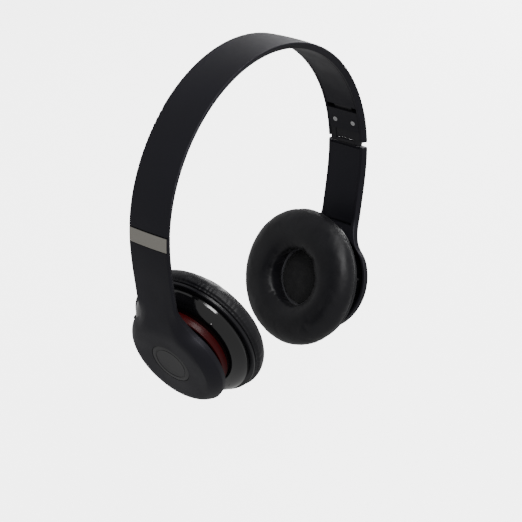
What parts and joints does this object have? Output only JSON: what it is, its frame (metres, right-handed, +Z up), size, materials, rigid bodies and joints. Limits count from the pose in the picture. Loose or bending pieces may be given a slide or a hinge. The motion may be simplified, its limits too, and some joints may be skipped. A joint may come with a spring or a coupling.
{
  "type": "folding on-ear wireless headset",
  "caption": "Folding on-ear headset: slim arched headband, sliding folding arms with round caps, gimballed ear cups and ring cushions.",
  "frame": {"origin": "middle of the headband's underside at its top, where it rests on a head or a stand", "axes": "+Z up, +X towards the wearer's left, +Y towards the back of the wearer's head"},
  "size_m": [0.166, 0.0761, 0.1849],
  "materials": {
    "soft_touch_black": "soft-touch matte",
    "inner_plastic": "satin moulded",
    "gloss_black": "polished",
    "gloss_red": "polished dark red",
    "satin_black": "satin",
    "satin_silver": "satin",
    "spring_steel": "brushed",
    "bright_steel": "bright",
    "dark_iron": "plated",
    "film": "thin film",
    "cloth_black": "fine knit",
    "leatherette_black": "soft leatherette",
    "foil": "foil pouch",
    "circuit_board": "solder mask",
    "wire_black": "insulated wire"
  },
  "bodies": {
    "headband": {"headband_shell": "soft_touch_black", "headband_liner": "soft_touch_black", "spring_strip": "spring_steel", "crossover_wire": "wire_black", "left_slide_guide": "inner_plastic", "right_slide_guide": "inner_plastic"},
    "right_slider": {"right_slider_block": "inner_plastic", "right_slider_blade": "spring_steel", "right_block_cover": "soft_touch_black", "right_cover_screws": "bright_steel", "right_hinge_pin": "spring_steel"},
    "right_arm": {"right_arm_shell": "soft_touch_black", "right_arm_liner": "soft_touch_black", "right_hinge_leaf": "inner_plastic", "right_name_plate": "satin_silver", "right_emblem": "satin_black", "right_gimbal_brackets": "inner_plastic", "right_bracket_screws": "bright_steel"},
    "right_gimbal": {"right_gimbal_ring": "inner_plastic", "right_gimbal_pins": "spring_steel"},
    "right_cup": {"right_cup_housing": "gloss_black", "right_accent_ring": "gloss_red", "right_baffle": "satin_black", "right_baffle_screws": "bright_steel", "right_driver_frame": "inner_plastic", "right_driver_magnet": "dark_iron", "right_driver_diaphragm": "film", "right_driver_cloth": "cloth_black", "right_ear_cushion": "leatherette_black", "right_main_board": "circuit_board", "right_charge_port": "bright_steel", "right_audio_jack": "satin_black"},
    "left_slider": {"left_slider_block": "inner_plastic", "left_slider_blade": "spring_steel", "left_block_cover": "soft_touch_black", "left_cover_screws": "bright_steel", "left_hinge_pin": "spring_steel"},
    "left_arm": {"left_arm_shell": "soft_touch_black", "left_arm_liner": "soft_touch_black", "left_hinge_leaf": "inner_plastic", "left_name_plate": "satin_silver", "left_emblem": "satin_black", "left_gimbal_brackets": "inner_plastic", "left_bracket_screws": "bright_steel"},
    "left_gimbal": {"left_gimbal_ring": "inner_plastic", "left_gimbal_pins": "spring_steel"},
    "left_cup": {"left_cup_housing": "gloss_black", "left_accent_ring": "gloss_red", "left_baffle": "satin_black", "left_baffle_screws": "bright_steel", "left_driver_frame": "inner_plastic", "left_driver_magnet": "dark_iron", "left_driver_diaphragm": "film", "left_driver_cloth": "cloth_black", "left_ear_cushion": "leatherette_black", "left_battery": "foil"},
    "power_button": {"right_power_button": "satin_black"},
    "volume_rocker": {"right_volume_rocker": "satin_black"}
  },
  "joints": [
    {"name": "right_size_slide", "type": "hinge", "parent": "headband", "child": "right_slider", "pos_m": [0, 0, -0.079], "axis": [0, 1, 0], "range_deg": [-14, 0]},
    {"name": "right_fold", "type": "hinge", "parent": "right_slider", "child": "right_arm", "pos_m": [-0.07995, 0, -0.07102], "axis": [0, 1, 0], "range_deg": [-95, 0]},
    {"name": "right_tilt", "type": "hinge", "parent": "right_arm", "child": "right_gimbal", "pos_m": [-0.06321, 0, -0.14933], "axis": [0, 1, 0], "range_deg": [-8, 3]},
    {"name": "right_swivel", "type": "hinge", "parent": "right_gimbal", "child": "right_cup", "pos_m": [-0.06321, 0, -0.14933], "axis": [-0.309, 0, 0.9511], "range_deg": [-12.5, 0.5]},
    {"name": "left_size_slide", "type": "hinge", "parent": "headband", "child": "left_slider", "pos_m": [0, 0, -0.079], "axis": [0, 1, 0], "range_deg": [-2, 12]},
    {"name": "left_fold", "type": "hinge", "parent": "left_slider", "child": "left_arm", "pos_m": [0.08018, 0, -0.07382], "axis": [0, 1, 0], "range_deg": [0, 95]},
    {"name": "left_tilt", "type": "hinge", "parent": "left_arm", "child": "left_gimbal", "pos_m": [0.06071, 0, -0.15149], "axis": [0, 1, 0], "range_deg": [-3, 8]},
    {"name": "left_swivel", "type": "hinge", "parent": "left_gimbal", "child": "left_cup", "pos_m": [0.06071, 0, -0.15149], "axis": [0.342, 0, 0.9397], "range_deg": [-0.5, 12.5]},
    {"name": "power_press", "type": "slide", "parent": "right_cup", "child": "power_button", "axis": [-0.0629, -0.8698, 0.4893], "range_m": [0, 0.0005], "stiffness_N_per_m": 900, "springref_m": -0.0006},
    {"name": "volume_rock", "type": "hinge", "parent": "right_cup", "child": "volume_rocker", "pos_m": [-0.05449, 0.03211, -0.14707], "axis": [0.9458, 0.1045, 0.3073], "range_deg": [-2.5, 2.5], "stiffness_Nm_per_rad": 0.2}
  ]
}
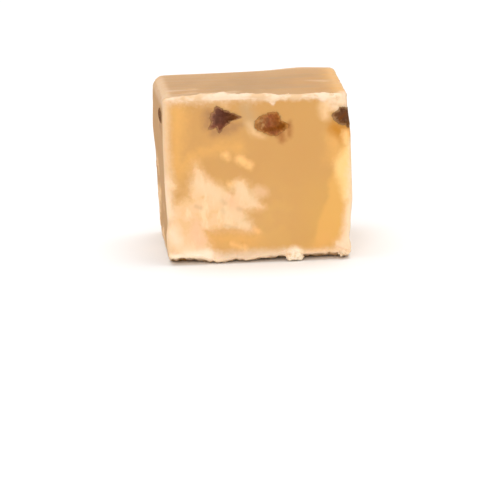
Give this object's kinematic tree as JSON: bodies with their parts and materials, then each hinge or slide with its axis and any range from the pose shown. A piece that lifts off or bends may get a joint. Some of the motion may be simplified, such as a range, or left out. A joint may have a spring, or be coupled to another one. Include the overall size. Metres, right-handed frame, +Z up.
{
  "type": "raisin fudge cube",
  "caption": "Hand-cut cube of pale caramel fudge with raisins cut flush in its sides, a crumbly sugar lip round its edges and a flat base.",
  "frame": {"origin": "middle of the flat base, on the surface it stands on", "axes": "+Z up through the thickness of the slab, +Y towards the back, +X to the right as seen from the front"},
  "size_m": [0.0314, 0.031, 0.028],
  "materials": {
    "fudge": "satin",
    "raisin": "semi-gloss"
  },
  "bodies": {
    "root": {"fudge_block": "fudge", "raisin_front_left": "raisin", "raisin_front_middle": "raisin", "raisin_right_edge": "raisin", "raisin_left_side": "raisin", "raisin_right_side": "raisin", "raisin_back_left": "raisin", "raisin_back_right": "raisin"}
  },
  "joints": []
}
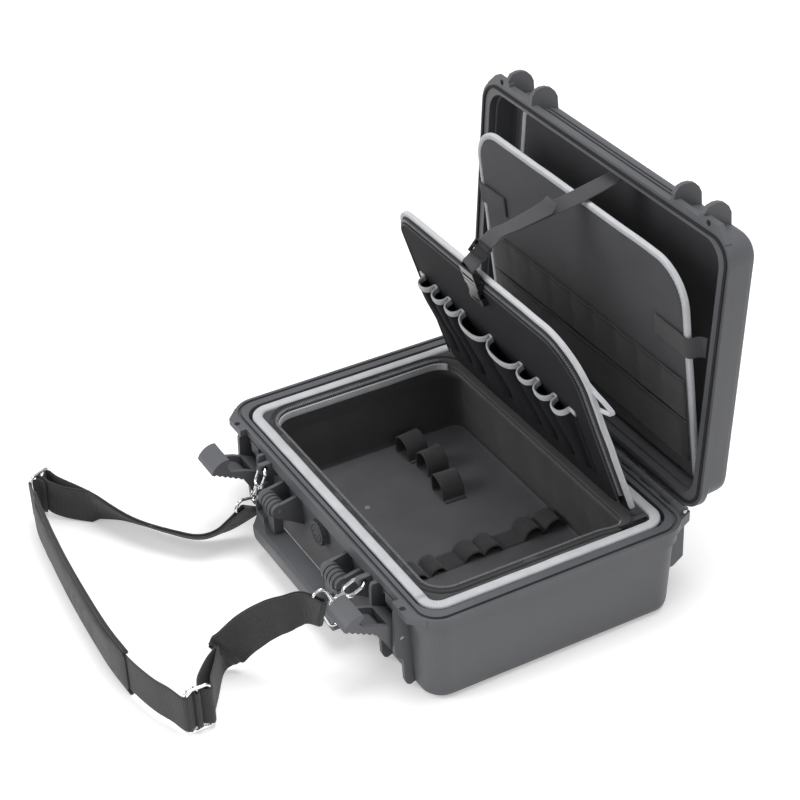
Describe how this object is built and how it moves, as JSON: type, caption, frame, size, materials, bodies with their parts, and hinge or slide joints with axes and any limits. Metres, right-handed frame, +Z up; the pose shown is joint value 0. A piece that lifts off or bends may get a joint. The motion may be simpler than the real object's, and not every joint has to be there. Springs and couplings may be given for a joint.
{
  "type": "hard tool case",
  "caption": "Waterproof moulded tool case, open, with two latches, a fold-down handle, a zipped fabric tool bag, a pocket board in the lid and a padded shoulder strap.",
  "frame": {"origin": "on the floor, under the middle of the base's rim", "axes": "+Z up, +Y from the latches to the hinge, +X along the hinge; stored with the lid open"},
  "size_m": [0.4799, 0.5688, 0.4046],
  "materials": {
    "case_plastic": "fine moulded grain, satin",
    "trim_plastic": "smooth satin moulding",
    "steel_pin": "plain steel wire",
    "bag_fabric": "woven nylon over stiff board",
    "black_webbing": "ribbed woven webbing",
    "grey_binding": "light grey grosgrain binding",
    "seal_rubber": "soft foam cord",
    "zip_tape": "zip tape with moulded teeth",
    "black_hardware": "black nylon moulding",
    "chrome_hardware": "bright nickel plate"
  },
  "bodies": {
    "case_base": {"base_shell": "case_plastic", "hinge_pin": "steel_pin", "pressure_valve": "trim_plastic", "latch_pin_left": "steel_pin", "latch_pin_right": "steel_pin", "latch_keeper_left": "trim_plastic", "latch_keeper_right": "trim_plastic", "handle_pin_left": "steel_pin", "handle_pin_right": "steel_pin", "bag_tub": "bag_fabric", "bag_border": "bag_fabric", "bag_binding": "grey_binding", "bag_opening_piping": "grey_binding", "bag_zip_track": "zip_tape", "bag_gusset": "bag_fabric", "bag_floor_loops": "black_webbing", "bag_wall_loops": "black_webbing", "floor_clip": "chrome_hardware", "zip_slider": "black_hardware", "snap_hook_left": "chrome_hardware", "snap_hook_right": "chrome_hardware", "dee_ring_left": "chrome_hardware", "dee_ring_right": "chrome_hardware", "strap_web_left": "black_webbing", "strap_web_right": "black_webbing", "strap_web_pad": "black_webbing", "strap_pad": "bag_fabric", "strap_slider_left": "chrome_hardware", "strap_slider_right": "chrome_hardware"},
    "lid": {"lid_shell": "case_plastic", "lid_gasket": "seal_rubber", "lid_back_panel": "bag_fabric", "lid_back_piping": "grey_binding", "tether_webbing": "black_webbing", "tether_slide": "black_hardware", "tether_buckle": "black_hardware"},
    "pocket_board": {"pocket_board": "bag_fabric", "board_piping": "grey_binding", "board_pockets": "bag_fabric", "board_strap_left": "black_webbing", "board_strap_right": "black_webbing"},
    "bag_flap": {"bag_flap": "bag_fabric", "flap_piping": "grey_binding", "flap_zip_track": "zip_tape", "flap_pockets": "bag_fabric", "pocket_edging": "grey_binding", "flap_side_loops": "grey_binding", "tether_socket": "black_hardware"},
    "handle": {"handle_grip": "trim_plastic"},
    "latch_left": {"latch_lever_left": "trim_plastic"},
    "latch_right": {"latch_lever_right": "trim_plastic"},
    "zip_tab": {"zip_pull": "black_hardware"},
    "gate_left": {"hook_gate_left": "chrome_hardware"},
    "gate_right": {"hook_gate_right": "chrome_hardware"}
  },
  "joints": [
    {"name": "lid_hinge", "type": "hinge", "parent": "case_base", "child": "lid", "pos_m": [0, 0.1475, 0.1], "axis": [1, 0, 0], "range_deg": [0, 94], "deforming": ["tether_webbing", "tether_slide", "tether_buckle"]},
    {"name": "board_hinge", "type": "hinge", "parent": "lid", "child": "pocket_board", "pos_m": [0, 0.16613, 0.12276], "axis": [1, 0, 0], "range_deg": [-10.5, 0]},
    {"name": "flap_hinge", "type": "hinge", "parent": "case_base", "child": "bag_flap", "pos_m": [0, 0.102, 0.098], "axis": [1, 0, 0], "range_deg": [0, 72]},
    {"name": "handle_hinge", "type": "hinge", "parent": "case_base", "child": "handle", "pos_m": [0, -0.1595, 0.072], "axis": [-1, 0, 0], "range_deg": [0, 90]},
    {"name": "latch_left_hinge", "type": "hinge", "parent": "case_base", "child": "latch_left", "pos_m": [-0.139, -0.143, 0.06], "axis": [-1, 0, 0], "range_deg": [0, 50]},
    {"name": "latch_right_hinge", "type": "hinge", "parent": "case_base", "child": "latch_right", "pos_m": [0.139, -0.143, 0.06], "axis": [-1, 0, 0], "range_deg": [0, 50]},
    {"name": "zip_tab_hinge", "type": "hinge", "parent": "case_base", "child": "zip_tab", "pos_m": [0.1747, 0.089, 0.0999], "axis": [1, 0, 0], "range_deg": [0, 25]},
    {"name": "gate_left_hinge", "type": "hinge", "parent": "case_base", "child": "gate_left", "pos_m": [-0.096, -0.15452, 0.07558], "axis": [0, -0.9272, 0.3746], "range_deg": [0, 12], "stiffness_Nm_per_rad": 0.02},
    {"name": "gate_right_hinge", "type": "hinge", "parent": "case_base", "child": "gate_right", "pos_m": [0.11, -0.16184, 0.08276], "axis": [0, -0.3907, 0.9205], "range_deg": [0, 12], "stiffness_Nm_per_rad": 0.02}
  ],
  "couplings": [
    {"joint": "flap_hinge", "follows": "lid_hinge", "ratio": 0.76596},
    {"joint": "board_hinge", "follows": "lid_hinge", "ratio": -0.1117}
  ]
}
· · · · ·
**DIRECTIONS FOR THIS TASK**
List all lines in the material containing the string "that".

**OUTPUT OF THE TASK**
Give this object's kinematic tree as JSON: bodies with their parts and materials, then each hinge or slide with its axis and any range from the pose shown. A piece that lifts off or bends may get a joint. Some of the motion may be simplified, such as a range, or left out. A joint may have a spring, or be coupled to another one. Include the overall size. Metres, right-handed frame, +Z up.
Describe how this object is built and how it moves, as JSON: type, caption, frame, size, materials, bodies with their parts, and hinge or slide joints with axes and any limits. Metres, right-handed frame, +Z up; the pose shown is joint value 0. A piece that lifts off or bends may get a joint. The motion may be simpler than the real object's, and not every joint has to be there. Springs and couplings may be given for a joint.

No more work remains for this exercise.